Nations classified as least developed countries - 39 out of the 77 countries currently taking part in the EPA negotiations - could benefit from one of the variants within the GSP framework, the "Everything But Arms" initiative. It grants LDCs nonreciprocal duty-free and quota-free access to the EU for all goods except arms and munitions.
Non-LDCs could also decide to seek GSP treatment, but they would not be eligible for full duty-free access to the EU market. Moreover, GSP arrangements are narrower in scope than EPAs or the current ACP-EU agreement, since they cover only market access. Unlike the Lomé or Cotonou agreements, they do not include any development assistance, in the form of either financial aid or technical cooperation. GSP rules are also considered more restrictive and onerous than those of the Lomé/Cotonou agreements: hence the reluctance of ACP countries to rely solely on them.
The European Commission acknowledges that the GSP alternative would be a "second best" solution, from the development perspective of the ACP countries. A GSP arrangement is not negotiated, like a contract. The EU would design it and offer it on its own terms, and could amend or suspend it at any time. The products covered would not include all those of interest to ACP countries.
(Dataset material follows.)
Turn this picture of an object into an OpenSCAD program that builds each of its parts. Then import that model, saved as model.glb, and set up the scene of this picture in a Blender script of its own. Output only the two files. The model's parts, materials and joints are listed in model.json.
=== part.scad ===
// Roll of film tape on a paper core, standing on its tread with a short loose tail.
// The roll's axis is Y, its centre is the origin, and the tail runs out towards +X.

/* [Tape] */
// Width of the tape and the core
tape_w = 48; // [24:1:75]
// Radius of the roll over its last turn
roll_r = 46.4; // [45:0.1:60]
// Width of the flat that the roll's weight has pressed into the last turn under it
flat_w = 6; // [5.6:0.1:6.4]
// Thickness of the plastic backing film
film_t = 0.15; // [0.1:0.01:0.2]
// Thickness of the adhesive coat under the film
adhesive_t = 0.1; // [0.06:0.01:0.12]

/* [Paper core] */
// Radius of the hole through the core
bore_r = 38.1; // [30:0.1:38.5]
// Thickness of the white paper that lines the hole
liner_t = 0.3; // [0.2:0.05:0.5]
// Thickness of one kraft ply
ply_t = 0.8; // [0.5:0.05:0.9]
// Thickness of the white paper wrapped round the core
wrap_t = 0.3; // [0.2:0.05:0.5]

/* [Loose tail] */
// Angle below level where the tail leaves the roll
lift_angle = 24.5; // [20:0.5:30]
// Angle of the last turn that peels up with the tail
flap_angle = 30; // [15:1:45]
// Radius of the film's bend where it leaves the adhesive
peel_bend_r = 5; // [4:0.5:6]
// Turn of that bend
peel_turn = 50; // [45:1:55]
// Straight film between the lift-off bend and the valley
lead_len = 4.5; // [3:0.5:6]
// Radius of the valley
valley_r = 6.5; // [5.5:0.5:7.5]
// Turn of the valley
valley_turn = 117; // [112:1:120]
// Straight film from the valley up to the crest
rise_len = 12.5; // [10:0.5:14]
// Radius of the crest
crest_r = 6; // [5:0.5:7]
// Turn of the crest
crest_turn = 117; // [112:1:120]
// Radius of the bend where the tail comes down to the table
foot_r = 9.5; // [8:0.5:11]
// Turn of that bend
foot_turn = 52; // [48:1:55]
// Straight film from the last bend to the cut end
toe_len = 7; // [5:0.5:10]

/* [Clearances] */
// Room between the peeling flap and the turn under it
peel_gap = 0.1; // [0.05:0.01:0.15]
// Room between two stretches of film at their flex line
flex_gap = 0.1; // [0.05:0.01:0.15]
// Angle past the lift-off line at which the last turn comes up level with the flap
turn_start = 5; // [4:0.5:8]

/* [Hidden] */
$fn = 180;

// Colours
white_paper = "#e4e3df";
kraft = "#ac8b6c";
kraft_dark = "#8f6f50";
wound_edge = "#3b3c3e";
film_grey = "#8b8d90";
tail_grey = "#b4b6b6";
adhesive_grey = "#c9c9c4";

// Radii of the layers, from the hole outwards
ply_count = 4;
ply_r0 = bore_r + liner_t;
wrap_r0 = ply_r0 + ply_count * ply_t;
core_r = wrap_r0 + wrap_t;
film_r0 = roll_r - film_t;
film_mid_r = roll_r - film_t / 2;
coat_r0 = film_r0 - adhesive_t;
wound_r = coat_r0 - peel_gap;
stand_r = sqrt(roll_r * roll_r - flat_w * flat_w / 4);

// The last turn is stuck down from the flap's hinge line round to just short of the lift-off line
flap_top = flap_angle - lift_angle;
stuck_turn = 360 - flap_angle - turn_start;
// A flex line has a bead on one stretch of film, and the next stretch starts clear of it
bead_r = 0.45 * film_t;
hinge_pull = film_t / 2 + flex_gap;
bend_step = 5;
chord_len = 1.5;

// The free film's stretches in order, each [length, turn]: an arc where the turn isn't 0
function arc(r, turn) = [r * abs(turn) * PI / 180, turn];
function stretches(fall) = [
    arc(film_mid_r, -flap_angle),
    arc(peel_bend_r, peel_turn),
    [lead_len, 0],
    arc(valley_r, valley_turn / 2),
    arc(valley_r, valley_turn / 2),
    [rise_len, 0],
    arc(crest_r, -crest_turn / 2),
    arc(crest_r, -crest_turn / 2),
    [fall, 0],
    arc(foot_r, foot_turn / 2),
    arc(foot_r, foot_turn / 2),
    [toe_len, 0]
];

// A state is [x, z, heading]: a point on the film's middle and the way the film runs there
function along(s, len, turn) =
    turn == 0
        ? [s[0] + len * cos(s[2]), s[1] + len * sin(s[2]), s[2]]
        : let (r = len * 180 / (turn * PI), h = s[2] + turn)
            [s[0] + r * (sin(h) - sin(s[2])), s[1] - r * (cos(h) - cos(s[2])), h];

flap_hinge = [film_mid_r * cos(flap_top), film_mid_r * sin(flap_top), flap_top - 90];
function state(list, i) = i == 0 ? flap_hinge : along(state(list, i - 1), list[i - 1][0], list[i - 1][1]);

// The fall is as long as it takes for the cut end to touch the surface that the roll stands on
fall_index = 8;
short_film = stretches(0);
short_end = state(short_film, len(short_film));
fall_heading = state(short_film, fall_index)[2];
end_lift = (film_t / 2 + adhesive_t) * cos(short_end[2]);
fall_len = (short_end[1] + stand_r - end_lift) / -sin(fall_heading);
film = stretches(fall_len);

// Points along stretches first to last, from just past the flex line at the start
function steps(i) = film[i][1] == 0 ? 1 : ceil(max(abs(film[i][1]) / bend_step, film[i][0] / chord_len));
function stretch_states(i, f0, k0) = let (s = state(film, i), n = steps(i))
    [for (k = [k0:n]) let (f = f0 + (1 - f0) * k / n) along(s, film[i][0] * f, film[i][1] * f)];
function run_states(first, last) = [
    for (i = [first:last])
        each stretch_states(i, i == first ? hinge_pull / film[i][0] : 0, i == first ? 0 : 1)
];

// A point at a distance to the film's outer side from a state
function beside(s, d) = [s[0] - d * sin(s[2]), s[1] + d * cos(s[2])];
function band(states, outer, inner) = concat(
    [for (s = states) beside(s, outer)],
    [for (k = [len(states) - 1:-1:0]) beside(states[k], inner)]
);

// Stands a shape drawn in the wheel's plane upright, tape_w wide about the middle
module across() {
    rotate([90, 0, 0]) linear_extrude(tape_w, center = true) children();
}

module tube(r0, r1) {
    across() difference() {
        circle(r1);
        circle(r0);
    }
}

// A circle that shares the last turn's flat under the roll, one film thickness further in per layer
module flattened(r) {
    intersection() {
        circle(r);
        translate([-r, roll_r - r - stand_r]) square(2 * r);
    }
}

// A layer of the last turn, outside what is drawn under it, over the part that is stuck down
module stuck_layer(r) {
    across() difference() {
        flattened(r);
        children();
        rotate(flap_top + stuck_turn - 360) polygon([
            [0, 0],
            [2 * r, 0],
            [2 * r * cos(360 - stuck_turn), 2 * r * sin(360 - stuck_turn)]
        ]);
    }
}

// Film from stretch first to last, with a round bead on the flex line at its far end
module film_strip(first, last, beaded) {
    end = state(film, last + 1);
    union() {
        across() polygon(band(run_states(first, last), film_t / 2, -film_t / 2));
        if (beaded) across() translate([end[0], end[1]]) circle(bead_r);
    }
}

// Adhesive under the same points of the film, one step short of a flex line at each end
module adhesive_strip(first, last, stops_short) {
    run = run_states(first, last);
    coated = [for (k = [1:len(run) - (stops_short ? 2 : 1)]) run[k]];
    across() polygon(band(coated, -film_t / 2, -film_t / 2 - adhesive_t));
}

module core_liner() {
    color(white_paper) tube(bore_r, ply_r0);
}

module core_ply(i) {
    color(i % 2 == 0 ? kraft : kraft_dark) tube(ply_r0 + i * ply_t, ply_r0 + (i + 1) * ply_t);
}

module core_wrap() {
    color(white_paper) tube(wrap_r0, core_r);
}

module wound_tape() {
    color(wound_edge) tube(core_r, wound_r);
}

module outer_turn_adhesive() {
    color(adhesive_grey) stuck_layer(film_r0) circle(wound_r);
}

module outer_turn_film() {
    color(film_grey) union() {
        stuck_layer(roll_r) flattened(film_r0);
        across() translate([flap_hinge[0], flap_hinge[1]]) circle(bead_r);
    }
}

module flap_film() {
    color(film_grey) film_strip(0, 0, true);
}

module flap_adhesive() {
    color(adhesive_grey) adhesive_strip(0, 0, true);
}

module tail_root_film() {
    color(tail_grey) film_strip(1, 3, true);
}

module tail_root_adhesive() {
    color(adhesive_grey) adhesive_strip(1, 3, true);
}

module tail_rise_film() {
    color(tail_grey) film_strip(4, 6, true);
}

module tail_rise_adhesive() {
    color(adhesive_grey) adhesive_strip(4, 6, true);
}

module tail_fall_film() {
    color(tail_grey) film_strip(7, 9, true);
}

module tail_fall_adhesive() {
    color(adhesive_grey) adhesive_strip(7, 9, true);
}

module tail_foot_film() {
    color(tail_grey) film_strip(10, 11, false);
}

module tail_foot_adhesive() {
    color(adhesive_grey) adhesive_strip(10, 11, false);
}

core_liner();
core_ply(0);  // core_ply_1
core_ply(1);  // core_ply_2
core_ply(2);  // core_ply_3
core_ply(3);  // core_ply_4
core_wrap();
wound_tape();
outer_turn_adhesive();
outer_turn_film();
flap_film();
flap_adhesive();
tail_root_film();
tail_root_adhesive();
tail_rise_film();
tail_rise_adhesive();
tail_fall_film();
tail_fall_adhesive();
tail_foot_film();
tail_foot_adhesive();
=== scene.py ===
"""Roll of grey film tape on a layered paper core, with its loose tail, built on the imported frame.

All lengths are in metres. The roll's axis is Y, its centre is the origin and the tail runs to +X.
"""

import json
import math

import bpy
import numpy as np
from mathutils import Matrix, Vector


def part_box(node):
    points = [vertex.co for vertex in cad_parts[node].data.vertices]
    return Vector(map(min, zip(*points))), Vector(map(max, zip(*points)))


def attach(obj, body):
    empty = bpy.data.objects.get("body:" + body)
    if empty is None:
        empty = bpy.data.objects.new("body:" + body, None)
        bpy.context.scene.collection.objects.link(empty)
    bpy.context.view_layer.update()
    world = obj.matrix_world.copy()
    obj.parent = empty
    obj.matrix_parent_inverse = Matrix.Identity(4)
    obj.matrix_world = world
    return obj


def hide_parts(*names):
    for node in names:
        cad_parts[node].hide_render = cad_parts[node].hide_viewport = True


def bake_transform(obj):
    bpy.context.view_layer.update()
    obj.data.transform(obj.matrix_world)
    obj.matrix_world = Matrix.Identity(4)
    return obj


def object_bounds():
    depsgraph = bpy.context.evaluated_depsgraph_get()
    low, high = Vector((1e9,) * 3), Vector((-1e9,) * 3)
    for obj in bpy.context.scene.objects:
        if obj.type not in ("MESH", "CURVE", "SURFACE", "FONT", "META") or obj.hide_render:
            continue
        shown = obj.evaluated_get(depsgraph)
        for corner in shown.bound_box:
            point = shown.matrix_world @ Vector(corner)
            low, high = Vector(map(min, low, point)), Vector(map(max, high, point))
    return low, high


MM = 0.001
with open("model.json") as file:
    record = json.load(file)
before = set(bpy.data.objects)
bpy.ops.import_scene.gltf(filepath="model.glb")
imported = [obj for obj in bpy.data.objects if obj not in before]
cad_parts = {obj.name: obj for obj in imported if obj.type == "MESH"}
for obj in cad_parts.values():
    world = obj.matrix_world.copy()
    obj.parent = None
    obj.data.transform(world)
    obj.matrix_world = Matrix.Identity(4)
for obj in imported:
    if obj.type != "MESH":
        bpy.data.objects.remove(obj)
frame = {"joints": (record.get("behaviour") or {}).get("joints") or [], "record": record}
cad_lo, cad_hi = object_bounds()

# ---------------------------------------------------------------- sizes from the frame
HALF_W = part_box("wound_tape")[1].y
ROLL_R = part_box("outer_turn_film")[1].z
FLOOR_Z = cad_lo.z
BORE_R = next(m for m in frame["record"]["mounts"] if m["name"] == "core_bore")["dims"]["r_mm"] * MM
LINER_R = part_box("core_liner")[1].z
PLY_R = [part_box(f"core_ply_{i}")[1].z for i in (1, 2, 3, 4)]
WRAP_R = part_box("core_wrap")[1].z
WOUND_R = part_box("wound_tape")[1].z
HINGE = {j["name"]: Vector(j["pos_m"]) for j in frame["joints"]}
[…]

And if an ACP country were to develop a new product not on the list, that item would be excluded.
Some civil society organizations argue that in a worst-case scenario, GSPs could be used as a starting framework for a new trade arrangement, but with their flaws corrected to provide both market access and development assistance to ACP countries.
Because of the controversy, the British Parliament held public consultations on the EPAs in 2005. Subsequently, its parliamentary committee on international development recommended that the UK push the EU to ensure that alternatives for non-LDC ACP states guarantee the same level of market access as the Lomé arrangements. "Development," it concluded, "should be integral to any trade options presented to the ACP, even when they are not the first choice of the EU."